# UK recommended couriers for coffee equipment



## Bennicus (Mar 12, 2015)

Just wondering if anyone has any recommendations for couriers/parcel delivery that will insure expensive coffee gear? I usually use Parcel2Go but they exclude "Coffee machines", I don't know if that includes grinders but I wouldn't really want to test it. MyHermes excludes "Electrical items" from their compensation cover. ParcelForce seems to be ok but they keep changing their lists of prohibited items every month or two so who knows how long that will last... any other ideas?


----------



## keithwjones (Mar 22, 2015)

What about checking with sellers of coffee machines to see who they use?

Keith


----------



## Bennicus (Mar 12, 2015)

I don't want to go hassling people directly, plus it might be useful information to have in a searchable public thread. I'm hoping a few of the members here might know a bit about selling coffee machines and be willing to share knowledge.


----------



## jeebsy (May 5, 2013)

There was a thread about this recently, dfk provided a suggestion or two including the guy BB use


----------



## keithwjones (Mar 22, 2015)

I have only been on forum a short time but there appears to be experts in answering all questions. So I think you are probably correct.

Keith


----------



## keithwjones (Mar 22, 2015)

Could be this one:

http://coffeeforums.co.uk/showthread.php?21665-Couriers&highlight=couriers

Keith


----------



## jeebsy (May 5, 2013)

dfk41 said:


> Doug Swanson at East Midlands parcels does all the stuff for bb but I am not sure about glass. You can ring him on 07860 339614


^


----------



## Bennicus (Mar 12, 2015)

Oh yeah that's a handy thread, Post office special delivery, UKMail and Interparcel all seem to be ok with coffee machines. UPS & DHL provide something rubbish like £8/kg cover and you have to pay extra for anything worth more. Is East Midlands Parcels just for bulk delivery? I'm not running a business myself, just thinking of buying & selling one or two things on ebay or gumtree.


----------



## stevogums (May 8, 2013)

After a lot of deliberation I recently used Royal Mail /parcel force to send 20kg grinder cost me spec delivery insured to £1000 ,£38 which I found reasonable next day deliv .

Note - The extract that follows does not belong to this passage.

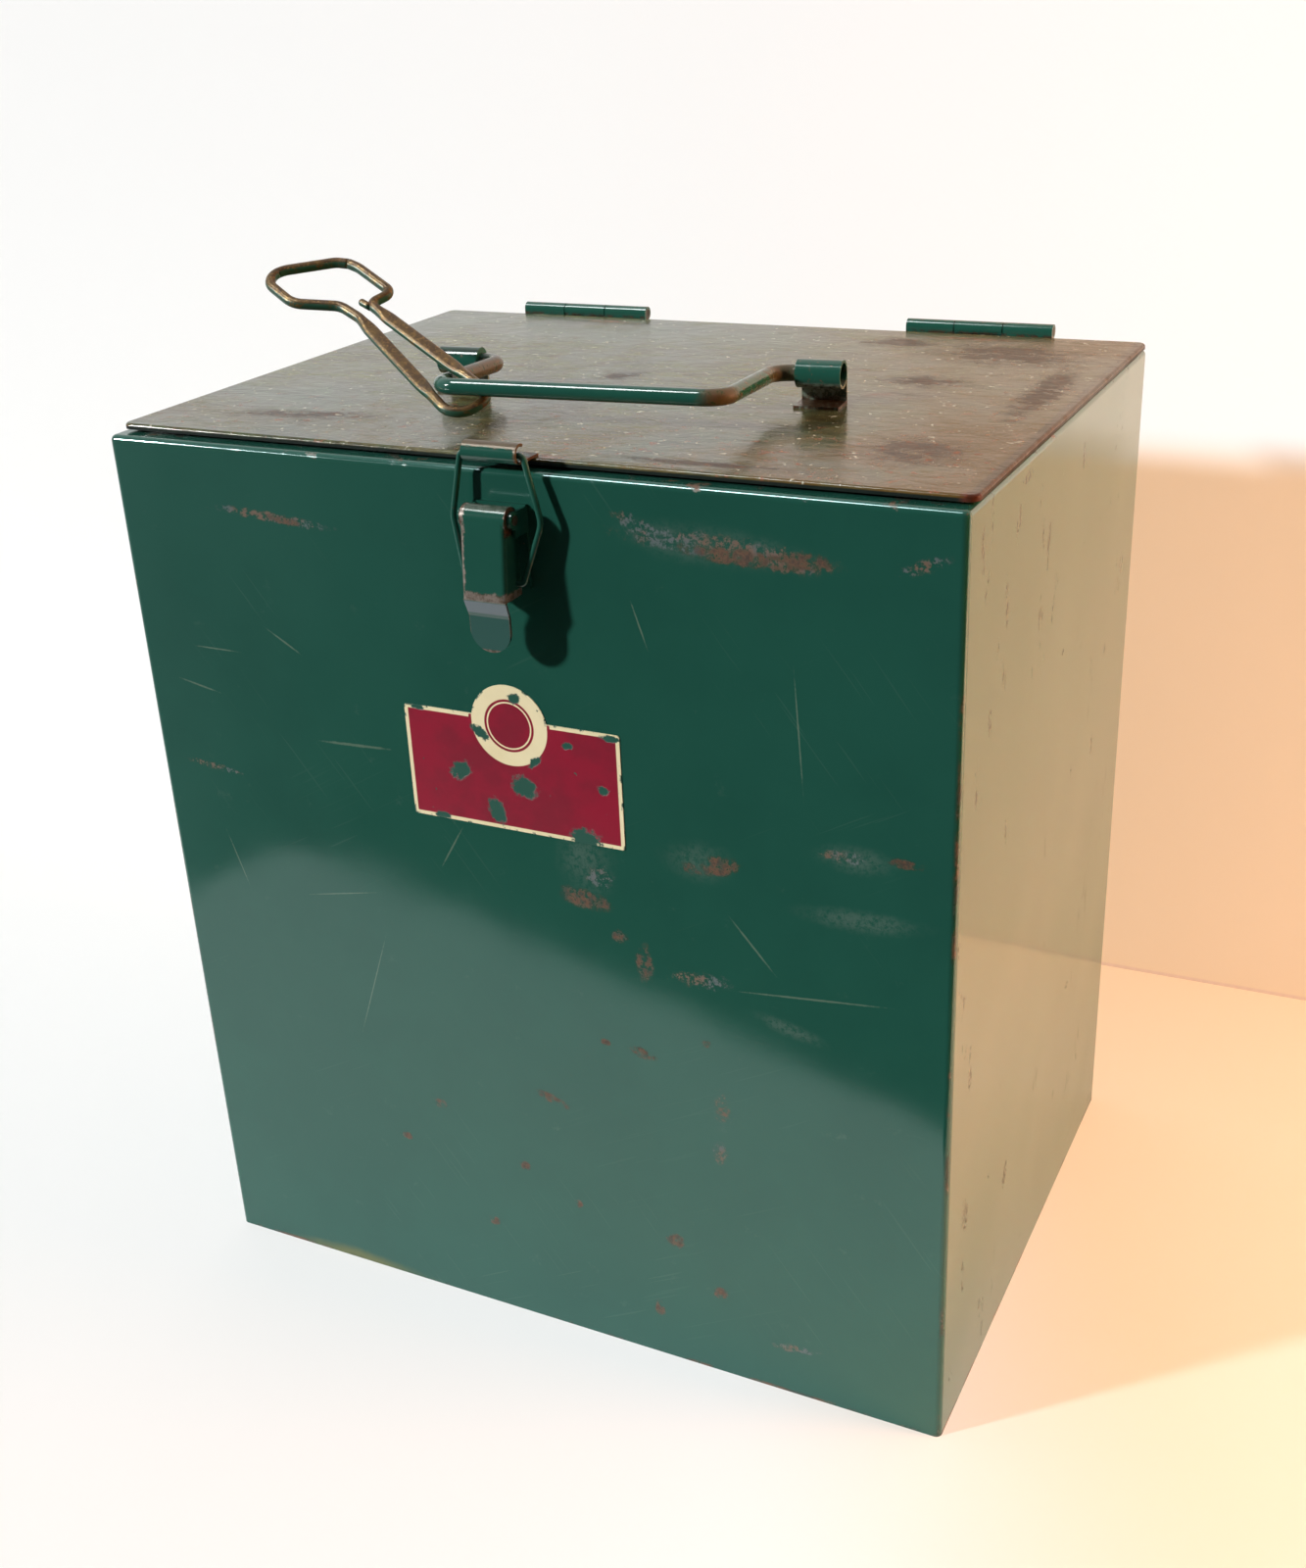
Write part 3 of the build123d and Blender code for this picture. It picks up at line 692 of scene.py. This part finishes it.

parcel arrived in perfect condition I did wrap up very well loads of bubble wrap.

some may find this expensive but I think all couriers are a lottery anyway.


----------



## Jon (Dec 3, 2010)

Bennicus said:


> MyHermes excludes "Electrical items" from their compensation cover.


Gulp.


----------



## funinacup (Aug 30, 2010)

We use APC, Interlink and Pallet Network. Mostly the latter for machines.


----------



## greenm (Oct 27, 2014)

Not PDP, they destroyed my Profitec, dropped it so badly it dented the side and wouldn't let me run any coffee through it !!


----------



## goodq (Oct 10, 2011)

http://www.addisonlee.com/delivery-services/next-day/

CHEAP!!! and reliable. 30 quid anywhere to anywhere in the UK for big parcels! Hard to beat 30 pounds to ship a boxed K30 from Dundee to London next day delivery.


----------



## CamV6 (Feb 7, 2012)

Ipost parcels


----------



## Jonathan007 (Aug 15, 2012)

Ive used Parcel Monkey. They used Interlink for my delivery. Great service.


----------